TASK INSTRUCTIONS: In the following material, identify every line holding the string "joints" and return it.

┌─ SOURCE EXCERPT

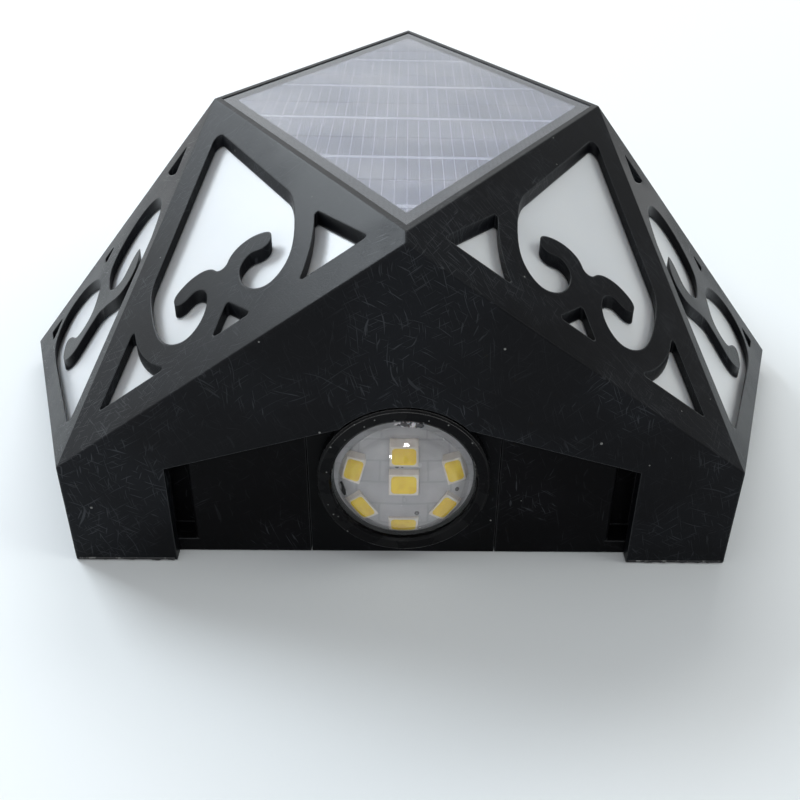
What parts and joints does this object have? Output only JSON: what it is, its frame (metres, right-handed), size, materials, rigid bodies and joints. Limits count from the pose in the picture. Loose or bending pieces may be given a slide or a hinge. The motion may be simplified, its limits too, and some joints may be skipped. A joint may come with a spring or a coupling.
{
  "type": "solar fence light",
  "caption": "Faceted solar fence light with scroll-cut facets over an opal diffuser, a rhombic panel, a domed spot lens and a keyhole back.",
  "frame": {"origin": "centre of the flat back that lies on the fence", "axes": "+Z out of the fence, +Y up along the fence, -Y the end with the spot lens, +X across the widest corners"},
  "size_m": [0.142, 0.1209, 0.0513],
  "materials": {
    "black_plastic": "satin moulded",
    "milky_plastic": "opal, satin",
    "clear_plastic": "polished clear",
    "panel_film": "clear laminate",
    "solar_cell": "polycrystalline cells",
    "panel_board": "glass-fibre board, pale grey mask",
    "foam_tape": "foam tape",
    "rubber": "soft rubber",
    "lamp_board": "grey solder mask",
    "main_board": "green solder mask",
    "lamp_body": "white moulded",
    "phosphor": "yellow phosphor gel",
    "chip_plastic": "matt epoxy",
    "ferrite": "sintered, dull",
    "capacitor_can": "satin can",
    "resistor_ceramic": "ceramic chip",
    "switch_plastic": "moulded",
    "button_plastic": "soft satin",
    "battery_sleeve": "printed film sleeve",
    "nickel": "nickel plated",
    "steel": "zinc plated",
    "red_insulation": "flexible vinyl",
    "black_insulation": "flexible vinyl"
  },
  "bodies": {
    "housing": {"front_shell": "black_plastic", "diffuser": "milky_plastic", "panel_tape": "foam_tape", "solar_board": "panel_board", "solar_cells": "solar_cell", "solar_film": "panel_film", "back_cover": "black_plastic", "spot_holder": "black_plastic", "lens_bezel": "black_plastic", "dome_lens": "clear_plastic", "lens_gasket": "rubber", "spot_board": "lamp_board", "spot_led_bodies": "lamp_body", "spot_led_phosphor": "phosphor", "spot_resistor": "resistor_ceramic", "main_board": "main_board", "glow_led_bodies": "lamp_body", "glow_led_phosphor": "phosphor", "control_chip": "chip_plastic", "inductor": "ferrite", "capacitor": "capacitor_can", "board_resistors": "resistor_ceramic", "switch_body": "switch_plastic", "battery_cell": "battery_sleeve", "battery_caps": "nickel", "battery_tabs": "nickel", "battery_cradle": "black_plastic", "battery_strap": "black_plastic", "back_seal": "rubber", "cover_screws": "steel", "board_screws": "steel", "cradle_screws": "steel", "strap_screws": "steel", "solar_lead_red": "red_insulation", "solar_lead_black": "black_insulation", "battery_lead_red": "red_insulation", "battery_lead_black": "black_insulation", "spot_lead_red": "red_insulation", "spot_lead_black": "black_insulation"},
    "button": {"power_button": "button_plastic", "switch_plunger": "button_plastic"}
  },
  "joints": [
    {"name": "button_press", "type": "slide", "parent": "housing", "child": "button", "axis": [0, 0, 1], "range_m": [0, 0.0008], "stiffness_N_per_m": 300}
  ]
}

└─

SOLVED EXERCISE:
What parts and joints does this object have? Output only JSON: what it is, its frame (metres, right-handed), size, materials, rigid bodies and joints. Limits count from the pose in the picture. Loose or bending pieces may be given a slide or a hinge. The motion may be simplified, its limits too, and some joints may be skipped. A joint may come with a spring or a coupling.
  "joints": [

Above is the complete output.